Extremely Low Dark Current MoS2 Photodetector via 2D Halide Perovskite as the Electron Reservoir

Toward pursuing high-performance photodetectors based on 2D transition metal dichalcogenides (TMDs) such as molybdenum disulfide (MoS2), it is desirable to reduce the high dark current and sluggish response time. Here, in multilayer MoS2-based photodetectors, a 2D halide perovskite, (C6H5C2H4NH3)(2)PbI4 ((PEA)(2)PbI4), is introduced as a bifunctional material: both as electron reservoir to reduce free carriers and passivation agent to passivate defects. Surprisingly, dark current is suppressed by six orders of magnitude after coating a (PEA)(2)PbI4 thin layer onto pristine MoS2 photodetector, with the dark current decreased to 10(-11) A. This huge reduction of dark current suggests an efficient interlayer charge transfer from MoS2 to (PEA)(2)PbI4, which is further verified by photoluminescence quenching phenomenon.

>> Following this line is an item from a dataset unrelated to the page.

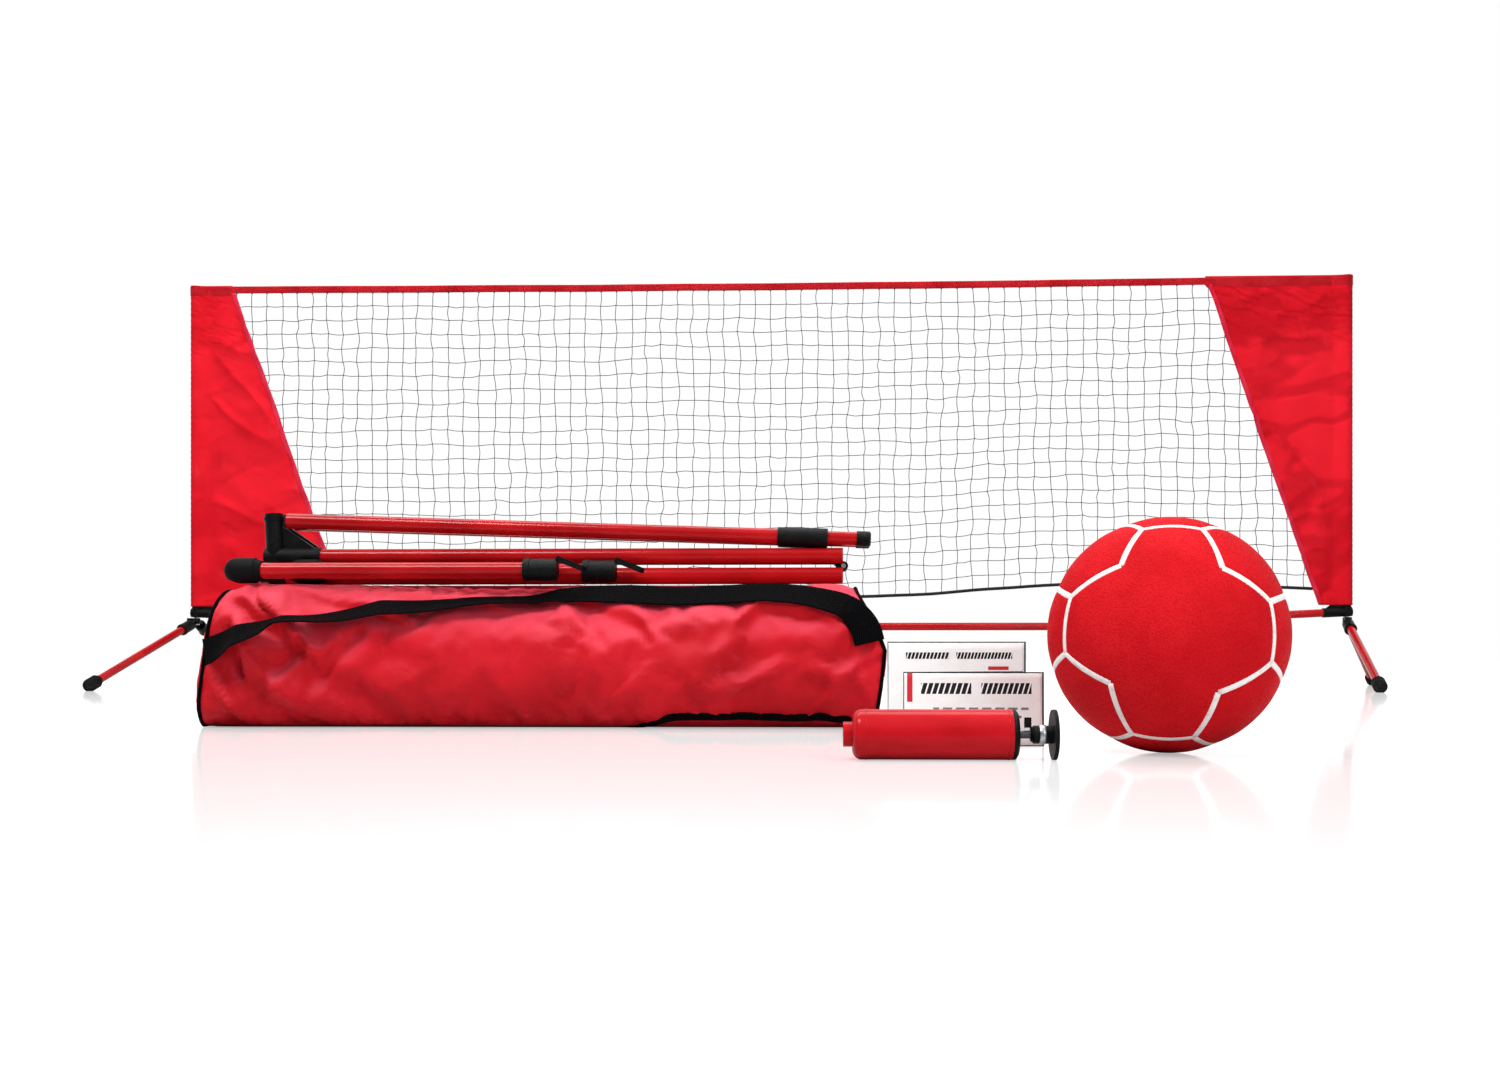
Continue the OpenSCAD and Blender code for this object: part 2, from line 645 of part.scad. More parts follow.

It indicates that (PEA)(2)PbI4 serves as electron reservoir to reduce carrier density of MoS2, resulting in ultrahigh detectivity (1.06 x 10(13) Jones). Moreover, the response speed is also accelerated by more than 100-fold due to passivation by 2D perovskite. In addition, it is found that this type of photodetectors can further work at self-power mode (with the bias of 0 V). Therefore, the strategy of applying 2D perovskite on the surface of TMDs provides a novel way to fabricate high-performance photodetectors.